Mill defines the difference between higher and lower forms of happiness with the principle that those who have experienced both tend to prefer one over the other. This is, perhaps, in direct contrast with Bentham's statement that "Pushpin is as good as Poetry", that, if a simple child's game like hopscotch causes more pleasure to more people than a night at the opera house, it is more imperative upon a society to devote more resources to propagating hopscotch than running opera houses. Mill's argument is that the "simple pleasures" tend to be preferred by people who have no experience with high art, and are therefore not in a proper position to judge. Mill supported legislation that would have granted extra voting power to university graduates on the grounds that they were in a better position to judge what would be best for society. It should be noted that, in this example, Mill did not intend to devalue uneducated people and would certainly have advocated sending the poor but talented to universities: he believed that education, and not the intrinsic nature of the educated, qualified them to have more influence in government.
Mill also dealt with one of the prime problems associated with utilitarianism, that of
schadenfreude. Detractors of utilitarianism argued, among other things, that, if enough people hated another person sufficiently that simply reducing the happiness of the object of their hatred would cause them pleasure, it would be incumbent upon a utilitarian society to aid them in harming the individual. Mill argued that, in order to have such an attitude of malice, each citizen would have to value his own pleasure over that of another. Society, therefore, is in no way obligated to indulge him; on the contrary, it is fully permitted to suppress his actions.
The qualitative account of happiness that Mill advocates thus sheds light on his account presented in
On Liberty. As Mill suggests in that text, utility is to be conceived in relation to mankind "as a progressive being", which includes the development and exercise of his rational capacities as he strives to achieve a "higher mode of existence". The rejection of censorship and paternalism is intended to provide the necessary social conditions for the achievement of knowledge and the greatest ability for the greatest number to develop and exercise their deliberative and rational capacities.
Economic philosophy
Mill's early economic philosophy was one of free markets. However, he accepted interventions in the economy, such as a tax on alcohol, if there were sufficient utilitarian grounds. He also accepted the principle of legislative intervention for the purpose of animal welfare. [1] Mill originally believed that "equality of taxation" meant "equality of sacrifice" and that progressive taxation penalized those who worked harder and saved more and was therefore "a mild form of robbery".[2]

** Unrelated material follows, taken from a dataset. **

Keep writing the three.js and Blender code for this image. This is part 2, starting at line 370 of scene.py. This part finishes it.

Given a tax break to the rich, Mill agreed that inheritance should be taxed. A utilitarian society would agree that everyone should be equal one way or another. Therefore receiving inheritance would put one ahead of society unless taxed on the inheritance.Those who donate should consider and choose carefully where their money goes--some charities are more deserving than others. Considering public charities boards such as a government will disperse the money equally. However a private charity board like a church would disperse the monies fairly to those who are in more need than others.

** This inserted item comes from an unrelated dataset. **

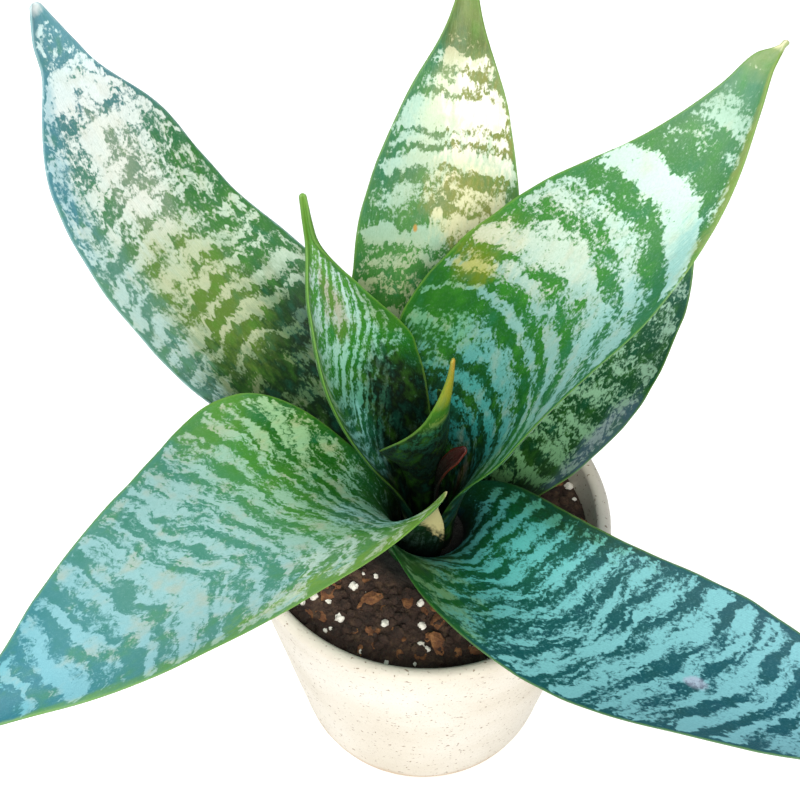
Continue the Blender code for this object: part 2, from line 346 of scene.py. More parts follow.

Later he altered his views toward a more socialist bent, adding chapters to his Principles of Political Economy in defense of a socialist outlook, and defending some socialist causes. Within this revised work he also made the radical proposal that the whole wage system be abolished in favour of a co-operative wage system. Nonetheless, some of his views on the idea of flat taxation remained, albeit in a slightly toned down form.
Mill's
Principles of Political Economy, first published in 1848, was one of the most widely read of all books on economics in the period. As Adam Smith's
Wealth of Nations had during an earlier period, Mill's
Principles dominated economics teaching. In the case of Oxford University it was the standard text until 1919. The text that replaced it was written by Cambridge's Alfred Marshall.
Economic democracy
Mill promoted economic democracy in the capitalist economy whereby labourers would elect members of management. Mill believed that this was necessary to end what he deemed to be dictatorial management of capitalist firms and to establish liberty and equality in the capitalist economy. Mill's promotion of the right of labourers to elect management has been seen as support for economic corporatism.
Mill's views on the environment
Mill demonstrated an early insight into the value of the natural world - in particular in Book IV, chapter VI of "Principles of Political Economy": "Of the Stationary State" in which Mill recognised wealth beyond the material, and argued that the logical conclusion of unlimited growth was destruction of the environment and a reduced quality of life. He concluded that a stationary state could be preferable to neverending economic growth:
I cannot, therefore, regard the stationary state of capital and wealth with the unaffected aversion so generally manifested towards it by political economists of the old school.
If the earth must lose that great portion of its pleasantness which it owes to things that the unlimited increase of wealth and population would extirpate from it, for the mere purpose of enabling it to support a larger, but not a better or a happier population, I sincerely hope, for the sake of posterity, that they will be content to be stationary, long before necessity compel them to it.